CAD and scene scripts:
#####

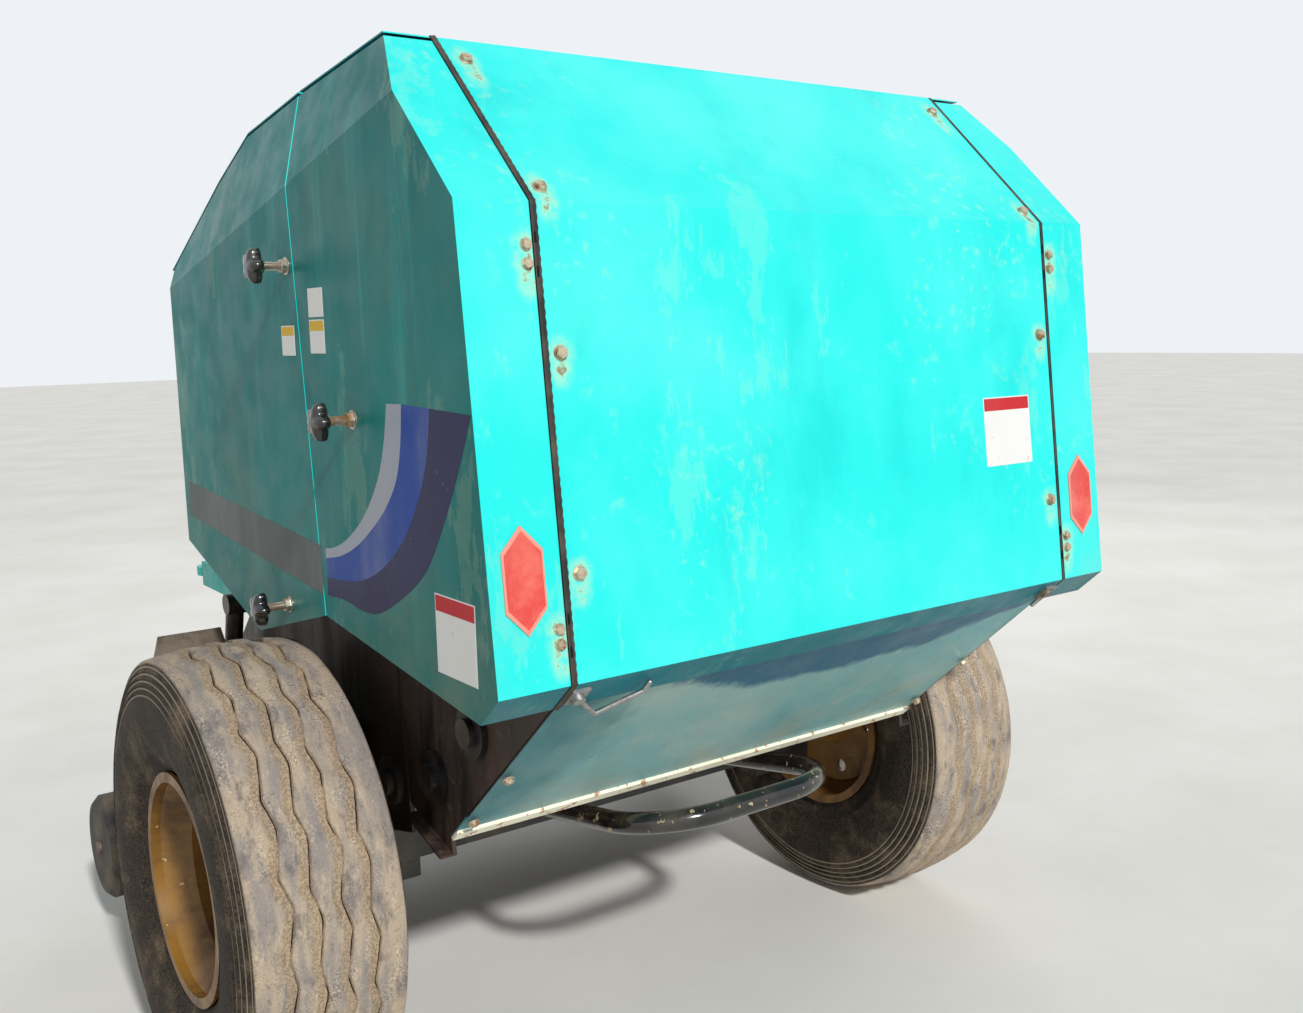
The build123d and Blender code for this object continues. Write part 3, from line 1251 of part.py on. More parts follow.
def main():
    parts = {}
    cover, door, panel, gate_roof, hood = make_covers()
    for barrel in make_cover_barrels():
        cover += barrel
    for barrel in make_door_barrels():
        door += barrel
    keep_pair(parts, "gate_cover", cover)
    keep_pair(parts, "side_door", door)
    parts["rear_panel"] = panel
    parts["gate_roof"] = gate_roof
    parts["front_hood"] = hood
    lower_panel, band = make_lower_panel()
    parts["lower_panel"] = lower_panel
    parts["lower_band"] = band
    parts["panel_latches"] = make_latches()
    gate_wall = make_gate_wall() - cover_hinge_room()
    for leaf in make_cover_leaves():
        gate_wall += leaf
    keep_pair(parts, "gate_wall", gate_wall)
    parts["gate_rollers"] = make_rollers(GATE_ANGLES)
    parts["gate_bearings"] = make_bearings(GATE_ANGLES)
    parts["gate_frame"] = make_gate_frame()
    axle, slot = make_axle()
    parts["axle"] = axle
    wall = make_front_wall() - slot
    for bracket in make_door_brackets():
        wall += bracket
    lift_foot = rod_y(LIFT_FOOT[0], LIFT_FOOT[1], 20, WALL_OUT - 1, LIFT_Y - LIFT_R - EYE_SIDE - EYE_GAP)
    parts["frame_wall_left"] = wall + lift_foot
    parts["frame_wall_right"] = opposite(wall)
    parts["cross_tubes"] = make_cross_members()
    parts["front_rollers"] = make_rollers(FRONT_ANGLES)
    parts["front_bearings"] = make_bearings(FRONT_ANGLES) + make_rotor_bearings()
    parts["front_panel"] = make_front_panel()
    parts["tail_bow"] = make_bow()
    keep_pair(parts, "tyre", make_tyre())
    keep_pair(parts, "wheel", make_rim())
    parts["drawbar"] = make_drawbar()
    housing, leg = make_jack()
    parts["jack_housing"] = housing
    parts["jack_leg"] = leg
    parts["feed_rotor"] = make_rotor()
    parts["channel_floor"] = make_floor()
    parts["pickup_frame"] = make_pickup_frame()
    parts["pickup_bands"] = make_bands()
    parts["pickup_reel"] = make_reel()
    keep_pair(parts, "gauge_wheel", make_gauge_wheel())
    parts["wind_guard"] = make_wind_guard()
    parts["net_box"] = make_net_box()
    parts["net_lid"] = make_net_lid()
    parts["gearbox"] = make_gearbox()
    parts["input_guard"] = make_input_guard()
    parts["drive_chains"] = make_drive()
    gate_stroke = stroke_of(CYL_FOOT, CYL_EYE, HINGE, GATE_OPEN)
    barrel, rod = cylinder_pair(CYL_FOOT, CYL_EYE, CYL_Y, CYL_R, ROD_R, gate_stroke)
    keep_pair(parts, "gate_barrel", barrel)
    keep_pair(parts, "gate_rod", rod)
    lift_stroke = stroke_of(LIFT_FOOT, LIFT_EYE, PICKUP_PIVOT, PICKUP_DOWN)
    barrel, rod = cylinder_pair(LIFT_FOOT, LIFT_EYE, LIFT_Y, LIFT_R, LIFT_ROD_R, lift_stroke)
    parts["lift_barrel"] = barrel
    parts["lift_rod"] = rod
    for name, places in (("gate_knob", GATE_KNOBS), ("door_knobs", DOOR_KNOBS)):
        keep_pair(parts, name, [make_knob(x, z) for x, z in places])
    keep_pair(parts, "reflector", make_reflector())
    write_all(parts)


main()
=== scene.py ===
"""Looks of the round baler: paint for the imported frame, and tyres, seals, bolts, knobs, film and lenses."""

import math

import bmesh
import bpy
from mathutils import Matrix, Vector, noise


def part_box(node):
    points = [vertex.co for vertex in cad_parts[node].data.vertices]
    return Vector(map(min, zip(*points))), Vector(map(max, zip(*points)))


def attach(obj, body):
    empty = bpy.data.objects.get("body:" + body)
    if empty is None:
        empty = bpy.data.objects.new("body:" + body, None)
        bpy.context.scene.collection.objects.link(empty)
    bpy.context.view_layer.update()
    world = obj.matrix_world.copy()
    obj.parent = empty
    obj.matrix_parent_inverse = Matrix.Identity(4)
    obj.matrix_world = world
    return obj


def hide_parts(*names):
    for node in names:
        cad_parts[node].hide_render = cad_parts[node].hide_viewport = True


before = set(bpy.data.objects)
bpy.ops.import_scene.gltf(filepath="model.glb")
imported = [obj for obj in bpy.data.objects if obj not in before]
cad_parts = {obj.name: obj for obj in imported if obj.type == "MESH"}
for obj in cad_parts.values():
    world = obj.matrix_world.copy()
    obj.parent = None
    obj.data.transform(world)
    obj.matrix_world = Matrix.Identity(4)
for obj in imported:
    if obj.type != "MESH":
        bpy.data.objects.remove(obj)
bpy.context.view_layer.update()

# Places are given in millimetres from the axle (x), the mid plane (y) and the ground (z)
tyre_low, tyre_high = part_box("tyre_left")
AXLE_X = (tyre_low.x + tyre_high.x) / 2
AXLE_Z = (tyre_low.z + tyre_high.z) / 2

# Corners of the tail's side outline, as (x, z)
REAR_LOW = (-784.0, 895.0)
REAR_HIGH = (-718.0, 1546.0)
ROOF_REAR = (-451.0, 1806.0)
ROOF_SEAM = (-77.0, 1782.0)
LOWER_END = (-387.0, 546.0)

# Distances from the mid plane: the side covers' faces, and the seams beside the rear panel
SIDE_Y = 654.0
STRIP_Y = 537.0

# The tyre: half the track, half the tread's width, and the radius in the tread's middle and at its edges
TRACK_HALF = 754.0
TREAD_HALF = 119.5
CROWN_R = 418.0
SHOULDER_R = 407.0

# The rings on its sidewalls: the outermost ring's outer radius, the step between rings and their number
RING_TOP_R = 391.5
RING_STEP = 12.0
RINGS = 4

# Fasteners on both halves of the tail, as (y, z)
PANEL_BOLTS = ((512, 1344), (512, 1045))
COVER_BOLTS = ((552, 1488), (552, 1463), (552, 974), (552, 953))
SLOPE_BOLTS = ((502, 1770), (511, 1566))

# Fasteners on both halves of the lower panel, as (y, distance from the tail's lower corner), and how far out
LOWER_BOLTS = ((521, 300), (521, 462))
LOWER_BOLTS_OUT = 3.0

# The shadow line on the lower panel, in metres: its lowest point and how fast it rises to both sides
SHADE_Y = -0.09
SHADE_Z = 0.776
SHADE_BEND = 0.363


def at(x, y, z):
    """A place in the shared frame, in metres."""
    return Vector((AXLE_X + x / 1000, y / 1000, z / 1000))


def between(a, b, share):
    """A point on the line from a to b."""
    return tuple(p + (q - p) * share for p, q in zip(a, b))


def curve(p, q, r, s, t):
    """A coordinate on the smooth curve from q to r, with p before them and s after."""
    bend = 2 * p - 5 * q + 4 * r - s
    twist = 3 * q - p - 3 * r + s
    return 0.5 * (2 * q + (r - p) * t + bend * t * t + twist * t ** 3)


def smooth_line(points, steps):
    """A smooth curve through the points, with a number of steps between each two."""
    line = []
    padded = [points[0]] + list(points) + [points[-1]]
    for a, b, c, d in zip(padded, padded[1:], padded[2:], padded[3:]):
        for step in range(steps):
            line.append(tuple(curve(*four, step / steps) for four in zip(a, b, c, d)))
    return line + [tuple(points[-1])]


# Materials

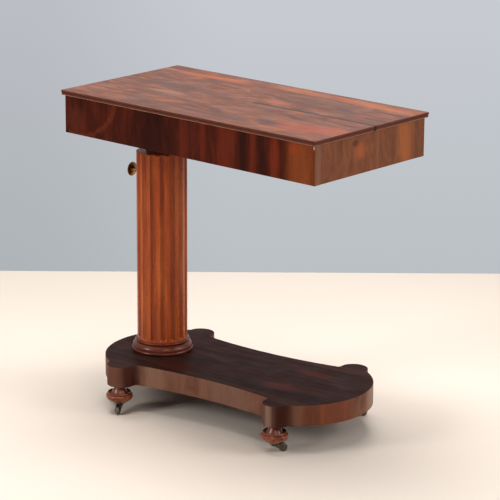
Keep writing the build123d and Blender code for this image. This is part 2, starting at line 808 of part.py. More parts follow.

#####

Give again the lines from the one with "obj.matrix_world = Matrix.Identity(4)" to the one with "AXLE_Z = (tyre_low.z + tyre_high.z) / 2", both lines included, exactly and with no other line.

    obj.matrix_world = Matrix.Identity(4)
for obj in imported:
    if obj.type != "MESH":
        bpy.data.objects.remove(obj)
bpy.context.view_layer.update()

# Places are given in millimetres from the axle (x), the mid plane (y) and the ground (z)
tyre_low, tyre_high = part_box("tyre_left")
AXLE_X = (tyre_low.x + tyre_high.x) / 2
AXLE_Z = (tyre_low.z + tyre_high.z) / 2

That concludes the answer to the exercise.